- Commissions paid between banks and brokers on car deals may be unlawful
- Such arrangements were not clearly flagged to the customer
- Case centered on ‘discretionary commission arrangements’
Close Brothers has until Friday to appeal a court ruling that has sent shockwaves through the motor finance sector and beyond.
The bank – founded in 1878 – was rocked by a verdict from the Court of Appeal, which ruled last month that commissions paid between banks and brokers on car deals may be unlawful because they were not clearly flagged to the customer.
The case centered on ‘discretionary commission arrangements’ used by the motor finance industry before they were banned in 2021.
The shock judgement has raised fears lenders could be on the hook for up to £16billion in compensation payouts, which would make it the biggest misselling scandal since payment protection insurance (PPI) which cost banks £50billion. There are also concerns the contagion could spread to other forms of consumer credit such as home and car insurance.
The news sent shares in Close Brothers into a deeper tailspin. They have fallen by almost three-quarters this year to value the bank at just £324m.

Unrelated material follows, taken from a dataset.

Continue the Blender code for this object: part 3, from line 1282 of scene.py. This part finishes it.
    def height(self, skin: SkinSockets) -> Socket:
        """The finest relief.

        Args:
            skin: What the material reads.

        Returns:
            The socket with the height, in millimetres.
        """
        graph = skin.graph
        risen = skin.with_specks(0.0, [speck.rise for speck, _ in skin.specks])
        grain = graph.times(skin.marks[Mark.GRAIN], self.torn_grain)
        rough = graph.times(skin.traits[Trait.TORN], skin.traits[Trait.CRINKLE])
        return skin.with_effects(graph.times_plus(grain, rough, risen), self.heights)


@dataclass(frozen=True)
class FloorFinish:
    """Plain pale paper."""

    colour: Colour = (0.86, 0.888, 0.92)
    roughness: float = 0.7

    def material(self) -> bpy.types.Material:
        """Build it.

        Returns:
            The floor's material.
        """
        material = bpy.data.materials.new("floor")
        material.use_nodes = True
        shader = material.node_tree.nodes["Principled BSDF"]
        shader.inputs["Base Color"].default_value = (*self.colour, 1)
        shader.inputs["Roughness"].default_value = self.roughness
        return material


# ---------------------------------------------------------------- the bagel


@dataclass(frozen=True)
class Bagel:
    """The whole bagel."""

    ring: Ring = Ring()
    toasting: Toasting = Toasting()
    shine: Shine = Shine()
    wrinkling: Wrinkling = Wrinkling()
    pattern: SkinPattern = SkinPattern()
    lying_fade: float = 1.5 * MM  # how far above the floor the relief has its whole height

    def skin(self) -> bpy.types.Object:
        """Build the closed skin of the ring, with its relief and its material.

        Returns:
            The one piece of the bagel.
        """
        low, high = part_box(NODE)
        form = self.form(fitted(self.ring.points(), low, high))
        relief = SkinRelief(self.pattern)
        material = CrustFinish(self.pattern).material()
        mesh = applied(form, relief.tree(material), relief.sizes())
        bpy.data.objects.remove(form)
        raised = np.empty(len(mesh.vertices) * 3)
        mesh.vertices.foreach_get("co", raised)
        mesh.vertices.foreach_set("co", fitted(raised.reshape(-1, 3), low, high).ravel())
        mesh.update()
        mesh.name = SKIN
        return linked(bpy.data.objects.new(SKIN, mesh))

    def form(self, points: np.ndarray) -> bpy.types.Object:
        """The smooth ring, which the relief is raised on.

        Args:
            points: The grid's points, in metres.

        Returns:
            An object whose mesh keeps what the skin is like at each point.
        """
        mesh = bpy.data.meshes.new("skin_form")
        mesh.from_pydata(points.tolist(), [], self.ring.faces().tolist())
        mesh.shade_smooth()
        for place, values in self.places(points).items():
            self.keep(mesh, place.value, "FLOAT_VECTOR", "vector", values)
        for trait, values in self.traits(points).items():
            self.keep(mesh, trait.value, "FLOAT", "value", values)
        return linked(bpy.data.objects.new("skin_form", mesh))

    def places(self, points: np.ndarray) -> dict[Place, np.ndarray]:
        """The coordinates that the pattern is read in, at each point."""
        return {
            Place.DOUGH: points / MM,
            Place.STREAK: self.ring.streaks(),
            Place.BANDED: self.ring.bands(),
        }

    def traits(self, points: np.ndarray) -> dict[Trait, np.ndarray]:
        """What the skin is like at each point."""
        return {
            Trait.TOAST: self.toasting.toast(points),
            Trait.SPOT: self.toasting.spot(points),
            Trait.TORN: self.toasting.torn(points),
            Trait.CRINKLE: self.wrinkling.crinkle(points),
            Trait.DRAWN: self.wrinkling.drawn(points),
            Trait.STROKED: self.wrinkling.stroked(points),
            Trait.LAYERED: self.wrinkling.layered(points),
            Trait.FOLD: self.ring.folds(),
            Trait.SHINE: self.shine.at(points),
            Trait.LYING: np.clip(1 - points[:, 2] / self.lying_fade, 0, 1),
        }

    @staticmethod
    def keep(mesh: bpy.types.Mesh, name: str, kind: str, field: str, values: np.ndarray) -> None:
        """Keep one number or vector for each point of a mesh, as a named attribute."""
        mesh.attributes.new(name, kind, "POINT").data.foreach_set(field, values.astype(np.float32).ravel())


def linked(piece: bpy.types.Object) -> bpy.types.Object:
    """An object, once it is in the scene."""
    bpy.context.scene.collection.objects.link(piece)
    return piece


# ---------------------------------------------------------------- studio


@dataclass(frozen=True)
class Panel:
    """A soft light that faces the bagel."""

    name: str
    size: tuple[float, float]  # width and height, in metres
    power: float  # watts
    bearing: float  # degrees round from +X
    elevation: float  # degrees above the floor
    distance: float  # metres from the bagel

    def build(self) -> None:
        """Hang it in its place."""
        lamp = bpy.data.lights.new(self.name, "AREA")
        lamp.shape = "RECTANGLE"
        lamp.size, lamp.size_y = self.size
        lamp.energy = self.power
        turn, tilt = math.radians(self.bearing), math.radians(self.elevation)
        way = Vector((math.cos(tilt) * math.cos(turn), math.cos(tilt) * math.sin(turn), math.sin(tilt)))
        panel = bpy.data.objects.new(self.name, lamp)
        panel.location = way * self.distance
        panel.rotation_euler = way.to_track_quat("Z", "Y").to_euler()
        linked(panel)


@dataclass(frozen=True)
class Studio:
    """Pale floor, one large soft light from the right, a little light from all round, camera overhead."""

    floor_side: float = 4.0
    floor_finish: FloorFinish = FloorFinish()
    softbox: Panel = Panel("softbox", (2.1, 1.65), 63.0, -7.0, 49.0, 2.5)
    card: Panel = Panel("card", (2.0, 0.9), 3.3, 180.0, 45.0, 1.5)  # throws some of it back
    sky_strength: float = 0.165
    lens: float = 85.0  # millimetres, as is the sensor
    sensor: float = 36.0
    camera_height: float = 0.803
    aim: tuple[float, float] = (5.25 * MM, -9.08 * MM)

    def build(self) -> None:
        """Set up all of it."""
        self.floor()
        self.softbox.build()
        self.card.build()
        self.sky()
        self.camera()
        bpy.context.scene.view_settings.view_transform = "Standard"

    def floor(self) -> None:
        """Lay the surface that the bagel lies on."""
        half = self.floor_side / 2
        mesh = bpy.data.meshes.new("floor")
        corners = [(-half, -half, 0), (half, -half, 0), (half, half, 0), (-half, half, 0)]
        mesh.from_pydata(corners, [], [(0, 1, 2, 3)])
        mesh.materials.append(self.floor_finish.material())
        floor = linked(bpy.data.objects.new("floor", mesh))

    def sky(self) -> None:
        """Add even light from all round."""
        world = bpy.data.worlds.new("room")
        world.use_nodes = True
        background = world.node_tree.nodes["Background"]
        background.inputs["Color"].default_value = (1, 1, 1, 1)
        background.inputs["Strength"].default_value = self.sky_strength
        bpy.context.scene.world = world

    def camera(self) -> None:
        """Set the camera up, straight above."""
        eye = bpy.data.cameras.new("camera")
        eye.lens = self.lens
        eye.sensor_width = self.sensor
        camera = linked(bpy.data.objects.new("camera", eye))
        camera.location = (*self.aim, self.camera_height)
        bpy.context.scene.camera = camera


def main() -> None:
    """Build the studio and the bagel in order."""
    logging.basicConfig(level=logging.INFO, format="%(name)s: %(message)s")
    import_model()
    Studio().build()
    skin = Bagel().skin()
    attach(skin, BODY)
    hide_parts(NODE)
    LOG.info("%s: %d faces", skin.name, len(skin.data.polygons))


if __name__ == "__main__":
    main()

Shock: Close Brothers was rocked by a verdict from the Court of Appeal, which ruled that commissions paid between banks and brokers on car deals may be unlawful
Car finance accounts for about a fifth of loans made by the lender, which has 3m customers and 4,000 employees.
Analysts at RBC Capital Markets reckon the final redress bill for the bank could be £640m in the event of a ‘bad outcome’.
Close Brothers, which holds its annual shareholders’ meeting on Thursday, has sold its wealth management arm as part of a £400m plan to conserve capital.
The bank says it intends to appeal to the Supreme Court, but has yet to do so.
The Financial Conduct Authority is concerned that the car finance market will collapse if banks stop making loans to customers. But it also fears the freeze could extend to other areas where kickbacks are paid, such as car and home insurance, potentially causing another credit crunch.
Lloyds, which owns motor finance provider Black Horse, has set aside £450m to cover the potential cost of an investigation into car finance deals.
And Santander has delayed its results because of uncertainty about the court verdict.